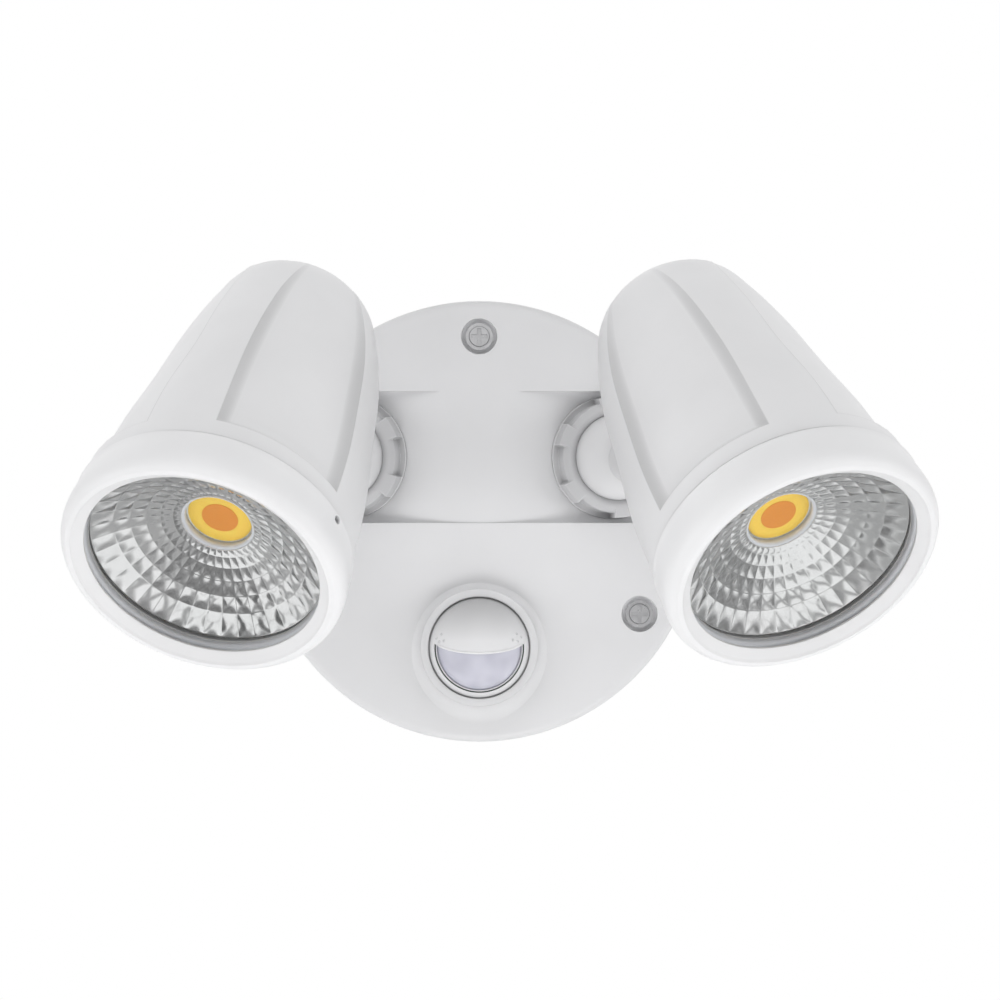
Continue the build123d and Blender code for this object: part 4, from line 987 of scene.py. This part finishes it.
studio = {
    "floor": -1.0,
    "floorRadius": 2.2,
    "floorColour": (0.90, 0.90, 0.90),
    "floorSides": 96,
    "floorWhite": 0.72,             # share of white seen under the object, all of it at the edge
    "floorFrom": 0.6,
    "floorTo": 2.134,
    "light": 0.50,                  # of the room, on the object
    "frontLight": 0.28,             # where the camera stands
    "frontFrom": -0.98,
    "frontTo": -0.5,
    "lamps": (                      # place, size, watts
        ((-0.2, -0.7, 1.5), 1.1, 9.0),
        ((0.0, -0.8, -0.92), 0.9, 8.5),
        ((-1.5, -0.7, -0.1), 0.8, 6.0),
        ((1.5, -0.7, -0.1), 0.8, 7.0),
    ),
    "cards": (                      # head, from and to as its facets see it, height, grey
        ("left", (0.10, -0.70, -0.71), (-0.78, -0.40, -0.50), 0.40, 0.20),
        ("left", (-0.68, -0.62, -0.40), (-0.88, -0.44, -0.26), 0.22, 0.10),
        ("right", (-0.34, -0.60, -0.72), (-0.38, 0.40, -0.84), 0.22, 0.20),
        ("right", (0.82, 0.45, -0.50), (0.86, -0.52, -0.34), 0.34, 0.26),
    ),
    "cardAway": 0.8,
    "cardWide": 1.3,                # width, as a share of the way between those two
    "cardCloud": (90, 2.0),
    "cardUneven": 0.5,              # share of its grey
    "cardSoft": 0.5,                # share of a card's half size where its edge starts to fade
    "softboxGrid": dict(height=-0.9, size=5.2, pitch=1.35, gap=0.42, border=(0.02, 0.34)),
}


# rays that show the white room: the camera's, and those of metal and glass
def seenWhite(tree):
    path = tree.nodes.new("ShaderNodeLightPath").outputs
    seen = calculated(tree, "MAXIMUM", path["Is Camera Ray"], path["Is Glossy Ray"])
    return calculated(tree, "MAXIMUM", seen, path["Is Transmission Ray"])


def makeFloor():
    material, tree, output = emptyMaterial("floor_pale")
    lit = addNode(tree, "ShaderNodeBsdfDiffuse", Color=(*studio["floorColour"], 1))
    glow = addNode(tree, "ShaderNodeEmission", Strength=1.0)
    place = tree.nodes.new("ShaderNodeTexCoord")
    fade = spread(tree, lengthOf(tree, place.outputs["Object"]), studio["floorWhite"], 1.0,
                  studio["floorFrom"], studio["floorTo"])
    mixShaders(tree, calculated(tree, "MULTIPLY", seenWhite(tree), fade),
               lit.outputs["BSDF"], glow.outputs["Emission"], output)
    mesh = bpy.data.meshes.new("floor")
    disc = bmesh.new()
    bmesh.ops.create_circle(disc, cap_ends=True, segments=studio["floorSides"],
                            radius=studio["floorRadius"])
    disc.to_mesh(mesh)
    disc.free()
    mesh.materials.append(material)
    floor = bpy.data.objects.new("floor", mesh)
    floor.location = (0, 0, studio["floor"])
    bpy.context.scene.collection.objects.link(floor)


# the room is dimmer on the camera's side, where the photographer's gear would stand
def makeWorld():
    world = bpy.data.worlds.new("studio")
    bpy.context.scene.world = world
    world.use_nodes = True
    tree = world.node_tree
    tree.nodes.clear()
    output = tree.nodes.new("ShaderNodeOutputWorld")
    toward = tree.nodes.new("ShaderNodeTexCoord")
    parts = tree.nodes.new("ShaderNodeSeparateXYZ")
    tree.links.new(toward.outputs["Generated"], parts.inputs["Vector"])
    level = spread(tree, parts.outputs["Y"], studio["frontLight"], studio["light"],
                   studio["frontFrom"], studio["frontTo"])
    light = addNode(tree, "ShaderNodeBackground", Color=(1, 1, 1, 1))
    tree.links.new(level, light.inputs["Strength"])
    pale = addNode(tree, "ShaderNodeBackground", Color=(1, 1, 1, 1), Strength=1.0)
    mixShaders(tree, seenWhite(tree), light.outputs["Background"], pale.outputs["Background"],
               output)


def facing(place, target=(0, -0.06, 0)):
    return (Vector(target) - Vector(place)).to_track_quat("-Z", "Y").to_euler()


def makeLamps():
    for number, (place, size, watts) in enumerate(studio["lamps"]):
        lamp = bpy.data.lights.new(f"softbox_{number}", "AREA")
        lamp.shape, lamp.size, lamp.energy = "SQUARE", size, watts
        holder = bpy.data.objects.new(f"softbox_{number}", lamp)
        holder.location = place
        holder.rotation_euler = facing(place)
        holder.visible_glossy = holder.visible_transmission = False
        bpy.context.scene.collection.objects.link(holder)


# a flat card round its own middle, for metal and glass alone to see
def cardPiece(name, width, height, material):
    x, y = width / 2, height / 2
    mesh = bpy.data.meshes.new(name)
    mesh.from_pydata([(-x, -y, 0), (x, -y, 0), (x, y, 0), (-x, y, 0)], [], [(0, 1, 2, 3)])
    mesh.materials.append(material)
    card = bpy.data.objects.new(name, mesh)
    for ray in ("camera", "diffuse", "shadow", "volume_scatter"):
        setattr(card, "visible_" + ray, False)
    bpy.context.scene.collection.objects.link(card)
    return card


# cloudy grey that fades out toward the card's edge
def cardGrey(number, width, height, grey):
    material, tree, output = emptyMaterial(f"card_grey_{number}")
    tone = addNode(tree, "ShaderNodeEmission", Strength=1.0)
    uneven = studio["cardUneven"]
    cloud = mottled(tree, *studio["cardCloud"], (grey * (1 - uneven),) * 3,
                    (grey * (1 + uneven),) * 3)
    tree.links.new(cloud, tone.inputs["Color"])
    place = tree.nodes.new("ShaderNodeTexCoord")
    shrink = addNode(tree, "ShaderNodeVectorMath", {"operation": "MULTIPLY"})
    shrink.inputs[1].default_value = (2 / width, 2 / height, 0)
    tree.links.new(place.outputs["Object"], shrink.inputs[0])
    fade = spread(tree, lengthOf(tree, shrink.outputs["Vector"]), 0.0, 1.0,
                  studio["cardSoft"], 1.0)
    clear = tree.nodes.new("ShaderNodeBsdfTransparent")
    mixShaders(tree, fade, tone.outputs["Emission"], clear.outputs["BSDF"], output)
    return material


def makeCards():
    for number, (side, first, last, height, grey) in enumerate(studio["cards"]):
        rim = headFrame(side).translation
        ends = [Vector(end).normalized() * studio["cardAway"] for end in (first, last)]
        middle = (ends[0] + ends[1]) / 2
        across = (ends[1] - ends[0]).normalized()
        normal = (-middle - across * across.dot(-middle)).normalized()
        width = (ends[1] - ends[0]).length * studio["cardWide"]
        card = cardPiece(f"card_{number}", width, height, cardGrey(number, width, height, grey))
        turned = Matrix((across, normal.cross(across), normal)).transposed().to_4x4()
        card.matrix_world = Matrix.Translation(rim + middle) @ turned


# a field of softboxes under the heads: white squares in grey gaps
def makeSoftboxGrid():
    facts = studio["softboxGrid"]
    material, tree, output = emptyMaterial("softbox_gaps")
    tone = addNode(tree, "ShaderNodeEmission", Strength=1.0)
    place = tree.nodes.new("ShaderNodeTexCoord")
    bands = []
    for direction in ("X", "Y"):
        wave = addNode(tree, "ShaderNodeTexWave", {"bands_direction": direction},
                       Scale=math.pi / 10 / facts["pitch"])    # its bands repeat every pitch
        tree.links.new(place.outputs["Object"], wave.inputs["Vector"])
        bands.append(spread(tree, wave.outputs["Fac"], facts["gap"], 1.0, *facts["border"]))
    tree.links.new(calculated(tree, "MINIMUM", *bands), tone.inputs["Color"])
    tree.links.new(tone.outputs["Emission"], output.inputs["Surface"])
    grid = cardPiece("softbox_grid", facts["size"], facts["size"], material)
    grid.location = (0, 0, facts["height"])


view = {"distance": 1.532, "lens": 170.2, "sensor": 36.0, "shiftX": 0.0207, "shiftY": 0.0214}


def makeCamera():
    camera = bpy.data.cameras.new("camera")
    camera.lens = view["lens"]
    camera.sensor_width = view["sensor"]
    camera.shift_x = view["shiftX"]
    camera.shift_y = view["shiftY"]
    holder = bpy.data.objects.new("camera", camera)
    holder.location = (0, -view["distance"], 0)
    holder.rotation_euler = (math.radians(90), 0, 0)
    bpy.context.scene.collection.objects.link(holder)
    bpy.context.scene.camera = holder


makeFloor()
makeWorld()
makeLamps()
makeCards()
makeSoftboxGrid()
makeCamera()
bpy.context.scene.view_settings.view_transform = "Standard"
print("studio set up")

--

Task to complete:
Copy out all lines from the material above that contain the string "scene".

Answer to the exercise:
Continue the build123d and Blender code for this object: part 4, from line 987 of scene.py. This part finishes it.
    bpy.context.scene.collection.objects.link(floor)
    bpy.context.scene.world = world
        bpy.context.scene.collection.objects.link(holder)
    bpy.context.scene.collection.objects.link(card)
    bpy.context.scene.collection.objects.link(holder)
    bpy.context.scene.camera = holder
bpy.context.scene.view_settings.view_transform = "Standard"